On one level, NFT technology allows brands to offer something collectable to their consumers and superfans. But that's not the end of the story. An NFT is essentially a digital asset - such as a drawing, painting or music file - that confers ownership on the purchaser. In addition, NFTs can also have secondary characteristics programmed in. They can provide a digital contract or agreement offering additional benefits. For instance, if someone buys a company Logo as an NFT, the deal might also include access to special offers or privileged access to events. In other words, NFTs can not only be sold directly to fans, they can also be used as part of a rewards or loyalty programme. It's these contractual elements that will be of most interest to brands in the longer term.

Rewarding Fans
Luis Carranza is founder and CEO of Fayre Labs, a company using NFTs to help brands engage with fans. He cites the example of an NFT program created by Fayre for RCD Espanyol, a team playing in Spain's La Liga. As Carranza explains, the NFT provides a bridge between the digital experience of acquiring an NFT with benefits that can be accessed in the physical world. "Fans can take their NFTs out on the road with them," he says. "They can use them to upgrade their seats in the stadium or claim free drinks." There are also plans to link the NFTs with partnership programmes - for instance providing fans with discounts in shops adjacent to the RCD Espanyol stadium. Importantly, the NFT in question is a club mascot. "So it's something that the fans can identify with," says Carranza."

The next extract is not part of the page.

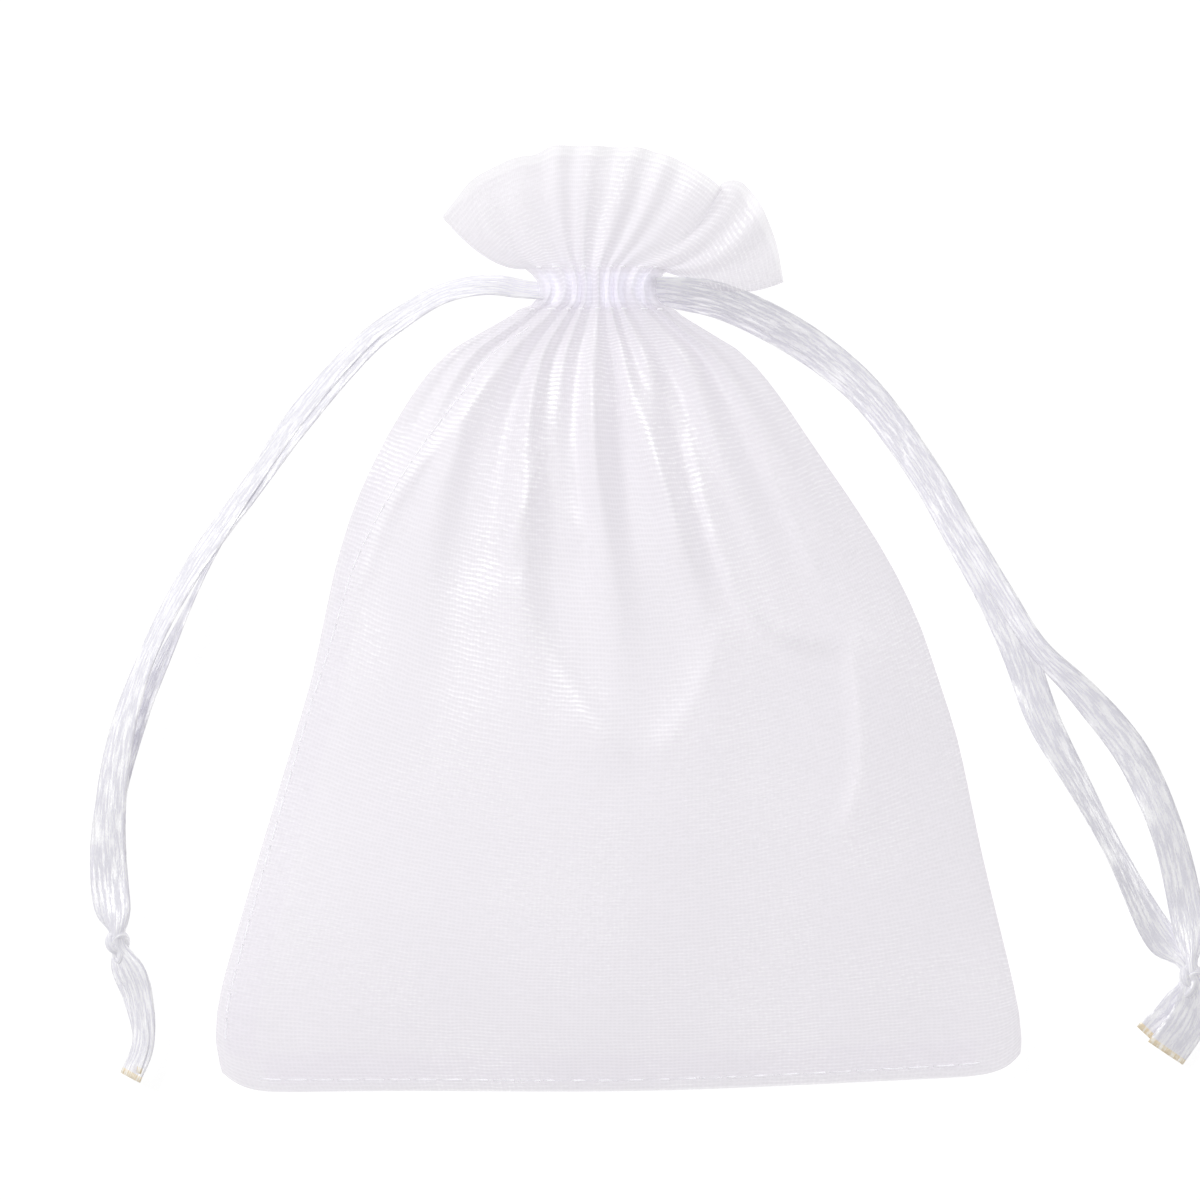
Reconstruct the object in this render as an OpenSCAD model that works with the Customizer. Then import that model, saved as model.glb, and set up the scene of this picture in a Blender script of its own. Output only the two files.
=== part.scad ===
// Drawstring gift pouch of sheer organza, lying on its back with the mouth drawn shut.
// +X runs to the right, +Y from the bottom edge to the ruffled mouth and +Z up from the
// surface that the pouch lies on. The origin is under the middle of the pouch.
// One folded cloth makes the bag: a fold on the right, and seams on the left and bottom.
// Each ribbon runs round the whole casing and leaves it on one side, both ends knotted.

/* [Pouch] */
// Width across the widest part, just above the bottom edge
pouch_w = 70; // [64:1:76]
// Length from the bottom edge to the top of the ruffle
pouch_h = 82; // [82:1:86]
// Height of the belly above the surface
belly_h = 12.5; // [11:0.5:15]
// Thickness of the solid that stands for the cloth
cloth_t = 0.5; // [0.4:0.05:0.6]

/* [Neck] */
// Width of the gathered neck
neck_w = 11.5; // [11:0.5:13]
// Height of the gathered neck above the surface
neck_h = 7.5; // [7.5:0.25:9]
// Length of the casing that holds the ribbons, between its two rows of stitching
casing_l = 3.6; // [3.4:0.1:4]
// Number of pleats in each side of the ruffle
pleats = 9; // [5:1:12]
// Height of a pleat at the edge of the ruffle
pleat_h = 1.2; // [0.4:0.1:1.6]

/* [Seams] */
// Width of the seam allowance turned inside
allowance_w = 3; // [2:0.5:4]
// Length of one stitch
stitch_l = 1.6; // [1:0.1:2]
// Thickness of the sewing thread
thread_d = 0.3; // [0.2:0.05:0.4]

/* [Ribbons] */
// Width of the satin ribbon
ribbon_w = 3; // [2:0.25:3]
// Thickness of the solid that stands for the ribbon
ribbon_t = 0.3; // [0.2:0.05:0.35]
// Length of each knot along the ribbons
knot_l = 3.4; // [3:0.1:4]

/* [Hidden] */
$fn = 24;

CLOTH = [0.92, 0.91, 0.95];
HEM = [0.88, 0.87, 0.93];
THREAD = [0.97, 0.97, 0.99];
RIBBON = [0.94, 0.94, 0.99];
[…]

This principle of mixing the physical with the digital can be applied across just about every consumer segment. Baggs cites the example of jeans brand, Wrangler's recent campaign which involved a collaboration with Leon Bridges and utilised pictures capturing the musician's dance moves."They created seventy-five NFTs and with every purchase, you got a physical copy of the actual piece. In addition,you got access to New York Fashion Week and a chance to meet Leon Bridges," he says.

What's It All Worth
But coming up with a consumer-friendly NFT offer isn't totally straightforward. "We've got used to the economy of abundance on the web," says Baggs. "NFTs move us back to the economy of scarcity." Scarcity gives NFTs a value. A purchaser can not only buy but also trade the newly acquired item and it may actually go up in value. On the other hand, it could go down. Despite a few NFTs selling for thousands or millions of pounds, euro or dollars, the average price paid is around $200. That may be an appropriate amount for a super fan to pay,but as Carranza acknowledges, it's a figure that would deter considerable numbers of consumers."Crypto attracts a lot of speculators," he says. "But for real people, $50 or $200 dollars is a lot to pay."

So as NFTs become part of the mainstream, the biggest challenge facing a lot of brands is knowing what to charge for the tokens. "Price is important," adds Carranza. "You have to look at what people who are not speculators will pay." There are anumber of strategies that brands could adopt. One is simply to link the price of the NFT - whether that's a club mascot, a piece of music or specially-commissioned art - to the value of the associated benefits. For instance, you buy an NFT of some trainers and unlock discounts for the physical goods that are equivalent to the cost of the token.

At the other end of the spectrum, the brand offers an NFT that has genuine resale value. James Weller is Account Director for strategic digital marketing agency, Spike Digital and has been researching NFTs for the company's online resource, Learning Thursday. He points to the approach of Adidas in creating tokens that have intrinsic value. "Adidas was quick to partner with Bored Ape Yacht Club, seen as the industry gold standard for PFP - profile picture - NFTs.Adidas sold out their initial mint of 30,000 NFTs - equivalent to $16 million dollars," he says.In addition to the digital product, fans could also claim special physical goods.

The revenue structures for NFTs can be highly appealing because money can be earned from primary and secondary sales."Selling NFTs is obviously a revenue model," says Weller. Those NFT collections also have a re-sale value baked into the smart contract on the blockchain - meaning, any subsequent sales go to the project creators." On the other hand, NFTs can be free and deployed simply for consumer engagement. For instance, Riot Music is staging a live concert, facilitated by digital production company Brave Group - in Tokyo involving virtual musicians based on Manga characters. All those attending the gig will receive NFTs by airdrop giving them access to additional content. Keito Noguchi, Brave Group said:"Our live audience can obtain their NFT tokens, free of charge, via Airdrop. The tokens for the live event attendees will provide exclusive access to unique content to connect with their favourite characters. The question facing brands is simply this. Is the NFT itself the product. Or is the NFT a utility? The two aren't mutually exclusive. An NFT can be either of the above or both, but the key is to decide on the purpose and fix the price accordingly.

New or Old Customers
When viewed primarily as a utility or marketing tool, there is a further question. Are NFTs primarily of interest to existing super fans of a brand or can they reach out to new customers? Luis Carranza says his work with Espanyol is mainly aimed at people who are already committed to the club - people who are attracted by ownership of a digital mascot and value-add privileges.
But Wayne Liu- Chief Growth Officer - of Perfect Corp believes brands have an opportunity to reach new demographics. His company provides an augmented reality platform for fashion and beauty brands, allowing customers to try before they buy. It has recently added an NFT capability. He cites the example of beauty brands reaching out to gamers. "You could have make-up artists create an NFT for game avatars," he says. This would reach an audience that the brand wouldn't necessarily be able to address through its normal marketing. It's very early days and most brands are in experimental mode. Nevertheless, it seems likely NFTs will begin to form part of the marketing armoury in the months and years ahead.